**SHORT TASK:**
Take the lines from the beginning of the data below through the line holding "stud_margin = 2; // [1.5:0.1:2.5]" and return exactly those.

**DATA SHOWN:**
________________________________________

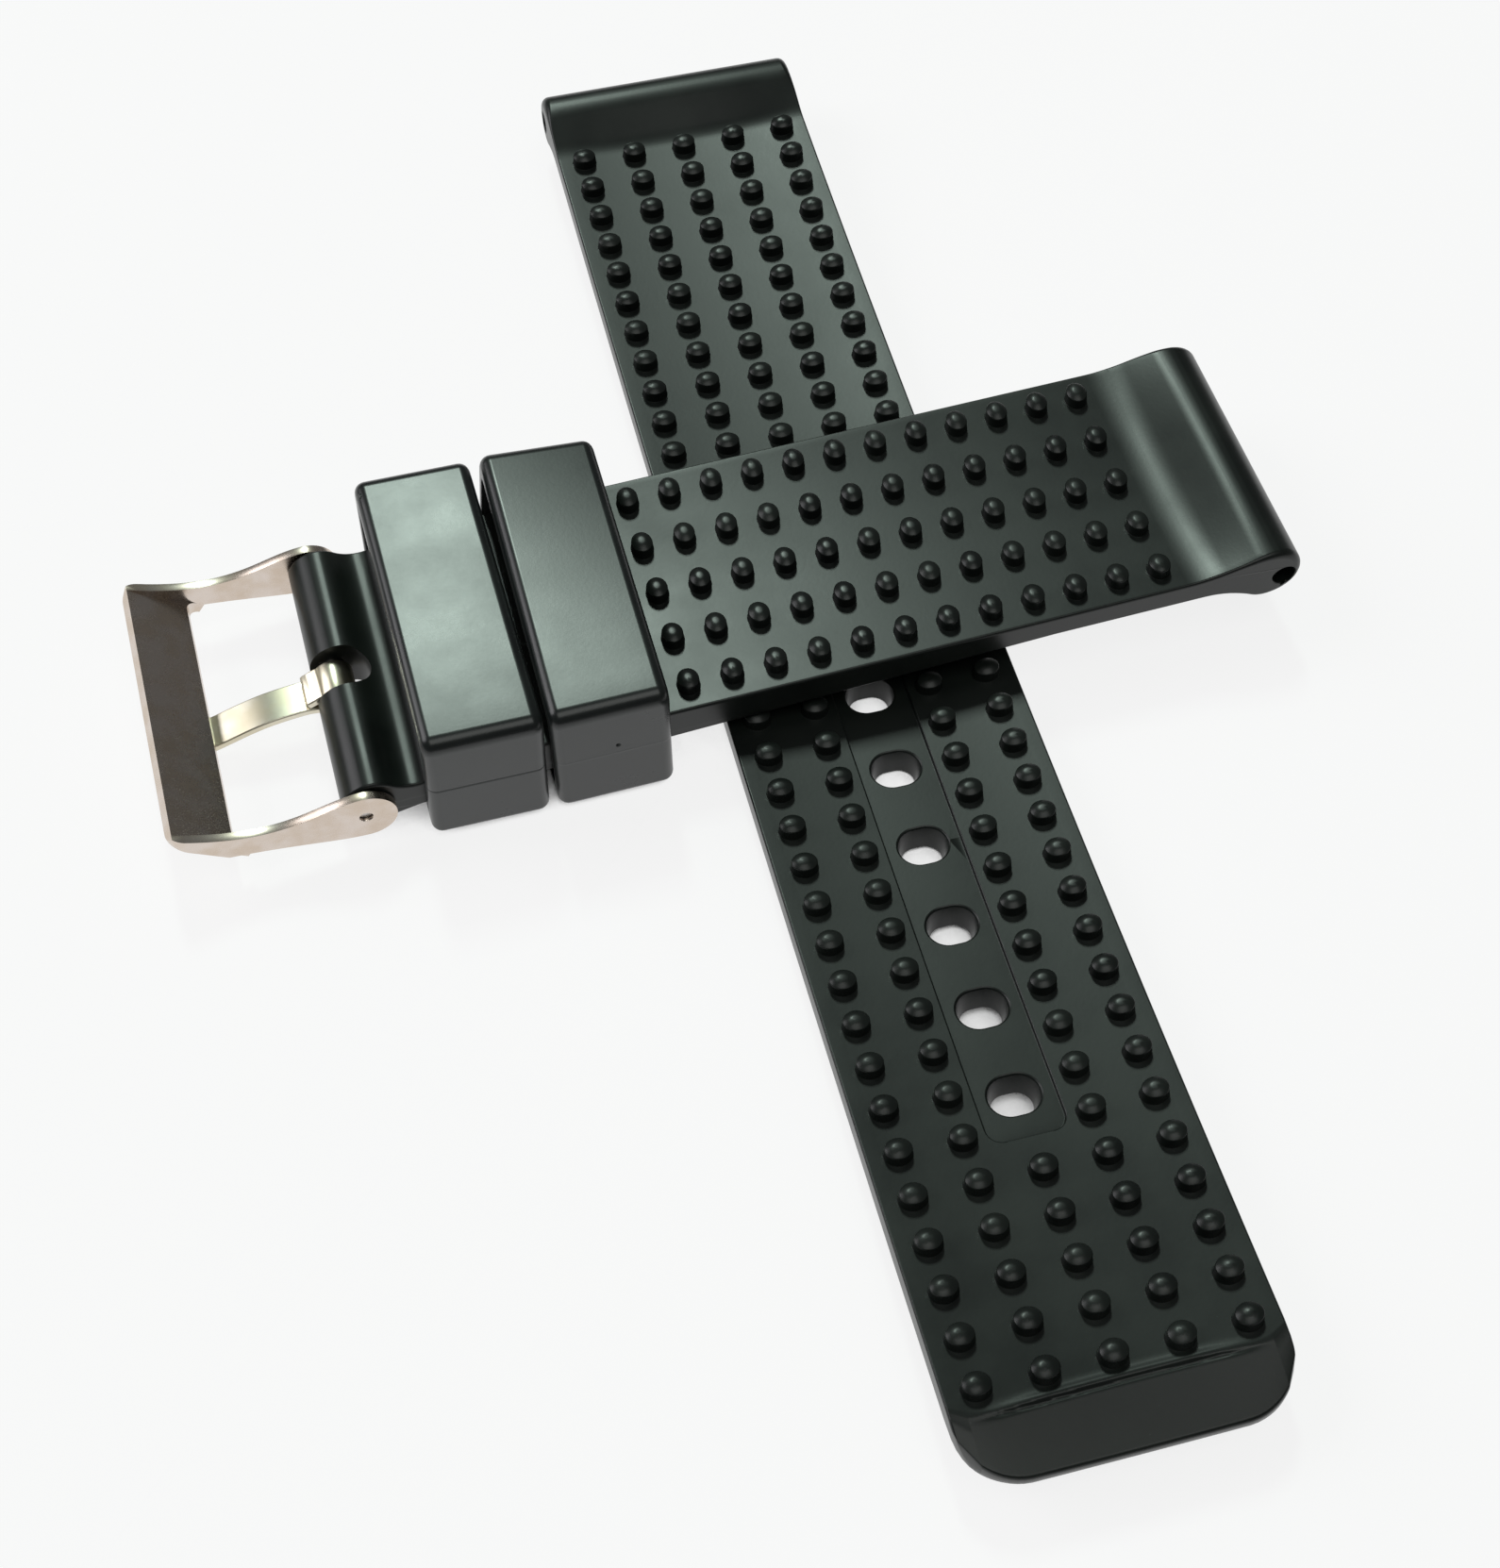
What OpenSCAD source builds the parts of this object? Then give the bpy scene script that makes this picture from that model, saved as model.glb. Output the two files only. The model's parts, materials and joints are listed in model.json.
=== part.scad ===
// Two-piece rubber watch strap, laid crossed with its studded inner faces up.
// Millimetres, +Z up, +Y along the hole half towards its lug end.
// The origin is at the bottom centre of the whole lay.

/* [Both halves] */
// Width of both halves, which is the lug width of the watch
strap_w = 20; // [18:0.5:24]
// Radius of the spring-bar bore in each end
bore_r = 0.8; // [0.7:0.05:1]
// Radius of the rolled lug end of each half
lug_r = 2.12; // [1.9:0.02:2.6]
// Depth of the lug roll's centre below the inner face
lug_sink = 1.05; // [0.8:0.05:1.3]
// How far the lug bore lies outward of the roll's centre
lug_bore_out = 0.65; // [0.3:0.05:0.7]
// How far the lug bore lies below the roll's centre
lug_bore_down = 0.3; // [0:0.05:0.4]
// Radius of the sweep under the lug roll
under_sweep_r = 6; // [2:0.5:6]

/* [Studs] */
// Radius of a stud
stud_r = 0.85; // [0.7:0.05:1.1]
// Height of a stud above the inner face
stud_h = 1; // [0.6:0.1:1.4]
// Height of the domed top of a stud
stud_dome = 0.3; // [0.2:0.05:0.5]
// Spacing of the studs along the strap
stud_step = 3; // [2.5:0.1:4]
// Spacing of the studs across the strap
stud_cross_step = 4; // [3:0.1:5]
// Least distance from a stud's centre to the strap's side
stud_margin = 2; // [1.5:0.1:2.5]

/* [Hole half] */
// Length of the hole half from its tip to its lug bore
hole_half_l = 113.6; // [100:0.2:130]
// Thickness of the hole half
hole_half_t = 2.4; // [2.2:0.1:3]
// Radius of the gentle arc that it lies in, at its underside
lay_arc_r = 658; // [500:2:1200]
// Distance from its lug bore to the lowest point of the arc
belly_from_bore = 57.3; // [50:0.1:64]
// Distance from the lug bore to the first row of studs
hole_studs_from_bore = 6.3; // [5.8:0.1:9]
// Bare length at the tip beyond the last row of studs
tip_bare = 5.1; // [5:0.1:8]
// Radius of the sweep above the lug roll
hole_sweep_r = 5; // [3:0.5:6]
// Radius of the corners of the tip, seen from above
tip_corner_r = 3.8; // [1:0.1:5]
// Length of the sloping face at the tip
tip_slope_l = 3.8; // [2:0.1:4.5]
// Fall of the sloping face at the tip
tip_slope_h = 0.9; // [0.4:0.1:1.4]
// Number of adjustment holes
hole_count = 7; // [5:1:9]
// Spacing of the adjustment holes
hole_step = 6.25; // [5:0.05:8]
// Distance from the tip to the hole nearest it
first_hole_from_tip = 22.6; // [20:0.1:30]
// Width of an adjustment hole across the strap
hole_w = 3.3; // [3:0.1:4]
// Length of an adjustment hole along the strap
hole_l = 2.7; // [2.4:0.1:3]
// Width of the sunk panel round the holes
panel_w = 5; // [4.6:0.1:5.6]
// Depth of the sunk panel
panel_sink = 0.3; // [0.1:0.05:0.5]
// Length of the panel beyond the centres of its end holes
panel_end = 3; // [2.2:0.1:4]
// Corner radius of the panel
panel_corner_r = 1; // [0.5:0.1:2]

/* [Buckle half] */
// Length of the buckle half from the buckle's bar to the lug bore
buckle_half_l = 64; // [56:0.5:76]
// Thickness of the buckle half beside its bar
buckle_half_t = 3.1; // [2.9:0.1:3.6]
// Thickness of the buckle half towards its lug
thin_t = 1.7; // [1.6:0.1:2.2]
// Distance from the bar to where the thin part starts
thin_from_bar = 47.4; // [40:0.2:50]
// Distance from the lug bore to the first row of studs
buckle_studs_from_bore = 8.6; // [8:0.1:10]
// Plain length beside the buckle, where the keepers sit
keeper_run = 22.4; // [20:0.1:26]
// Radius of the sweep above the lug roll
buckle_sweep_r = 10; // [6:0.5:12]
// Radius of the roll round the buckle's bar
bar_roll_r = 2.05; // [1.9:0.05:2.4]
// How far the bar lies outward of the roll's centre
bar_out = 0.65; // [0.3:0.05:0.7]
// Depth of the bar's axis below the inner face
bar_sink = 1.9; // [1.7:0.05:2]
// How far the bar lies below the roll's centre
bar_down = 0.2; // [0:0.05:0.3]
// Depth of the valley between the roll and the keepers
valley_sink = 0.8; // [0.5:0.05:1]
// Radius of the valley
valley_r = 2.5; // [2:0.1:3]
// Width of the tongue's slot in the roll
slot_w = 3.2; // [2.9:0.1:4]
// Depth of the tongue's slot beyond the bar's axis
slot_end = 2.6; // [2.3:0.1:3]

/* [Keepers] */
// Length of a keeper along the strap
keeper_l = 7.9; // [5:0.1:8]
// Height of a keeper over its walls
keeper_h = 9.9; // [9:0.1:11]
// Thickness of the top and bottom walls
keeper_wall = 1.4; // [1.2:0.1:1.6]
// Thickness of the side walls
keeper_side = 1.3; // [1:0.1:2]
// Play of the strap in a keeper on each side
keeper_play = 0.2; // [0.1:0.05:0.5]
// Outer corner radius of a keeper
keeper_corner_r = 1; // [0.5:0.1:1.8]
// Distance from the bar to the middle of the first keeper
keeper_from_bar = 8.1; // [7.6:0.1:9]
// Distance between the middles of the two keepers
keeper_spacing = 8.35; // [8.1:0.05:9]
// Gap under the strap in the first keeper
first_hang = 0.7; // [0.45:0.05:0.8]
// Gap under the strap in the second keeper
second_hang = 1.2; // [0.5:0.05:1.4]
// Lean of the first keeper along the strap, in degrees
first_lean = 2.7; // [0:0.1:3]
// Lean of the second keeper along the strap, in degrees
second_lean = 4; // [0:0.1:4.5]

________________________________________

**EXERCISE OUTPUT:**
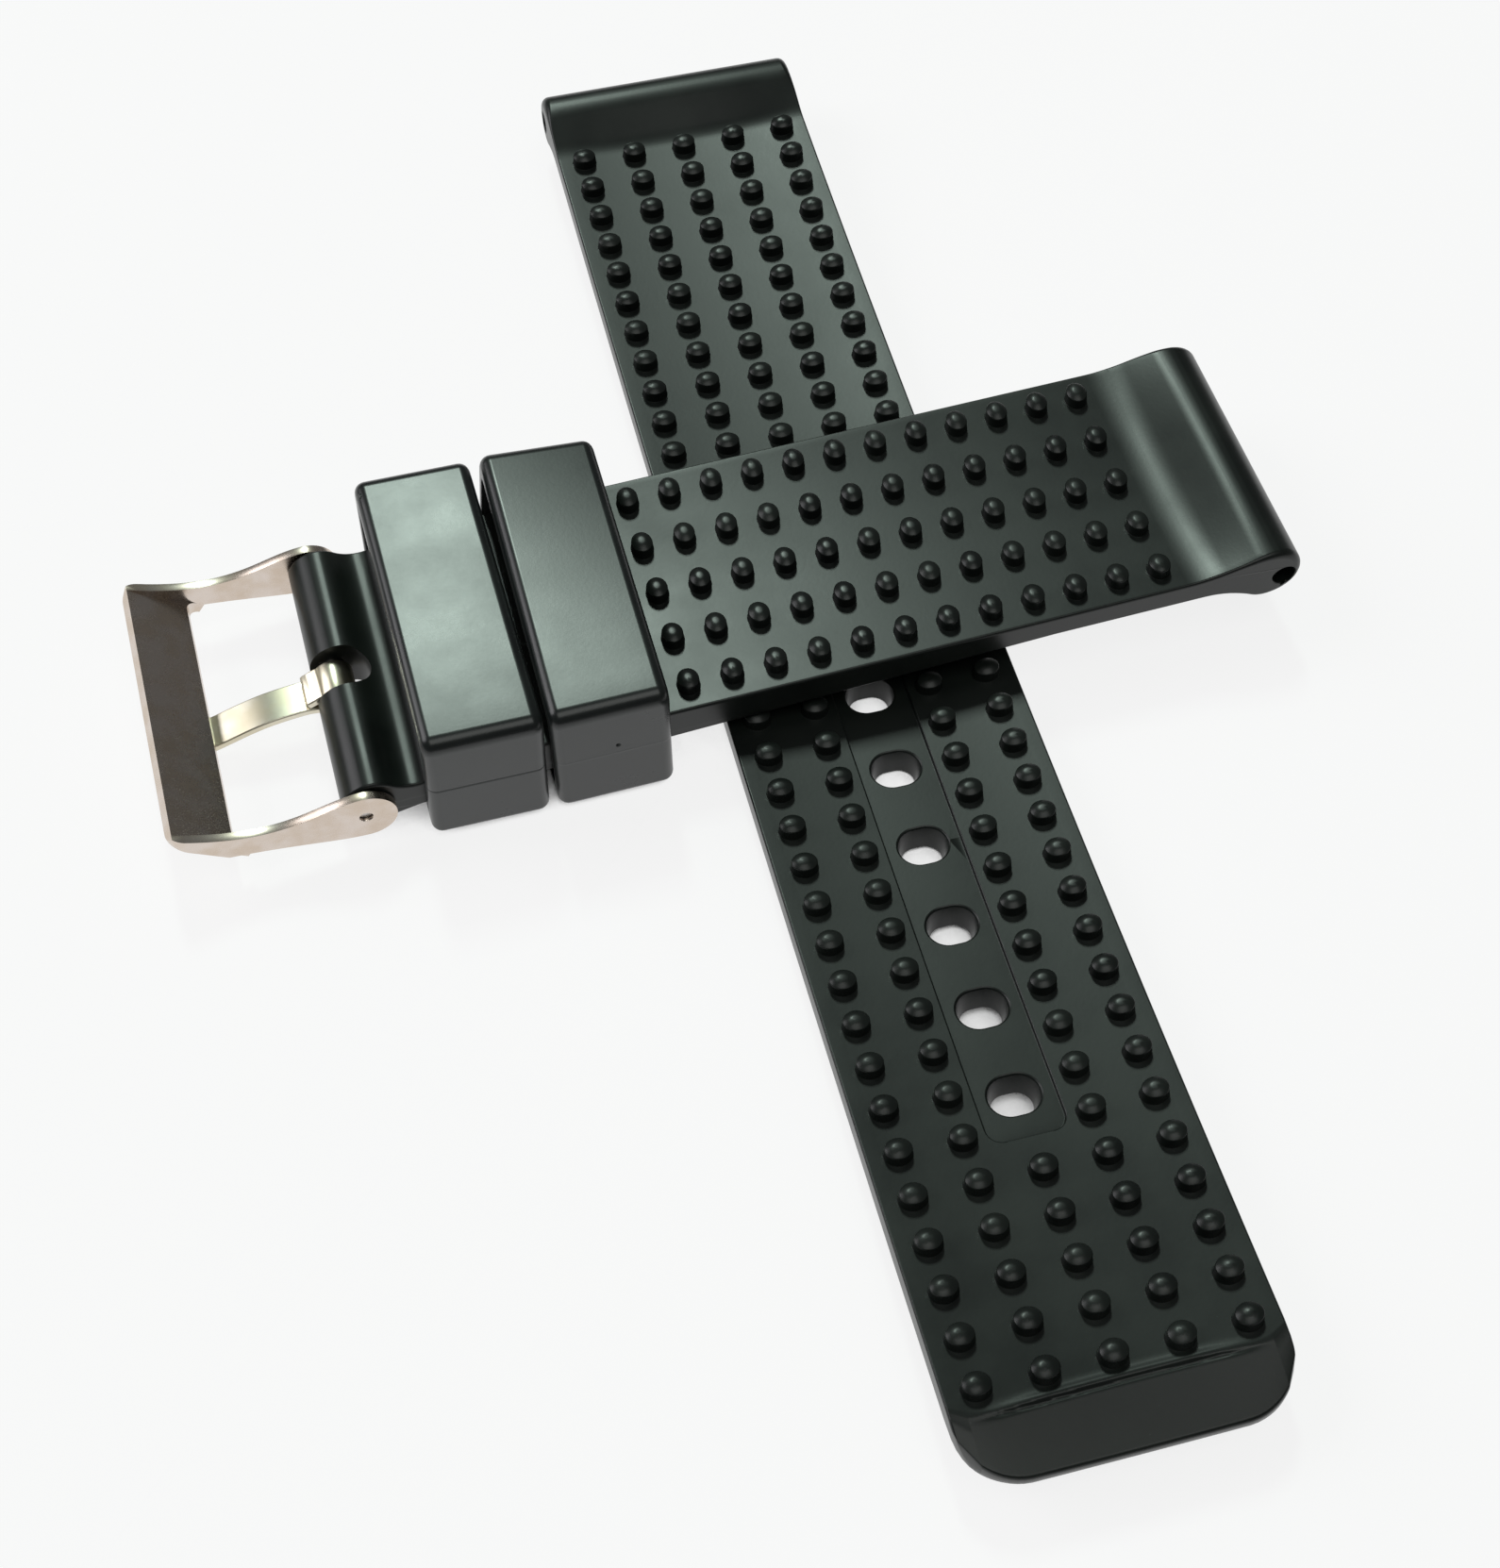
What OpenSCAD source builds the parts of this object? Then give the bpy scene script that makes this picture from that model, saved as model.glb. Output the two files only. The model's parts, materials and joints are listed in model.json.
=== part.scad ===
// Two-piece rubber watch strap, laid crossed with its studded inner faces up.
// Millimetres, +Z up, +Y along the hole half towards its lug end.
// The origin is at the bottom centre of the whole lay.

/* [Both halves] */
// Width of both halves, which is the lug width of the watch
strap_w = 20; // [18:0.5:24]
// Radius of the spring-bar bore in each end
bore_r = 0.8; // [0.7:0.05:1]
// Radius of the rolled lug end of each half
lug_r = 2.12; // [1.9:0.02:2.6]
// Depth of the lug roll's centre below the inner face
lug_sink = 1.05; // [0.8:0.05:1.3]
// How far the lug bore lies outward of the roll's centre
lug_bore_out = 0.65; // [0.3:0.05:0.7]
// How far the lug bore lies below the roll's centre
lug_bore_down = 0.3; // [0:0.05:0.4]
// Radius of the sweep under the lug roll
under_sweep_r = 6; // [2:0.5:6]

/* [Studs] */
// Radius of a stud
stud_r = 0.85; // [0.7:0.05:1.1]
// Height of a stud above the inner face
stud_h = 1; // [0.6:0.1:1.4]
// Height of the domed top of a stud
stud_dome = 0.3; // [0.2:0.05:0.5]
// Spacing of the studs along the strap
stud_step = 3; // [2.5:0.1:4]
// Spacing of the studs across the strap
stud_cross_step = 4; // [3:0.1:5]
// Least distance from a stud's centre to the strap's side
stud_margin = 2; // [1.5:0.1:2.5]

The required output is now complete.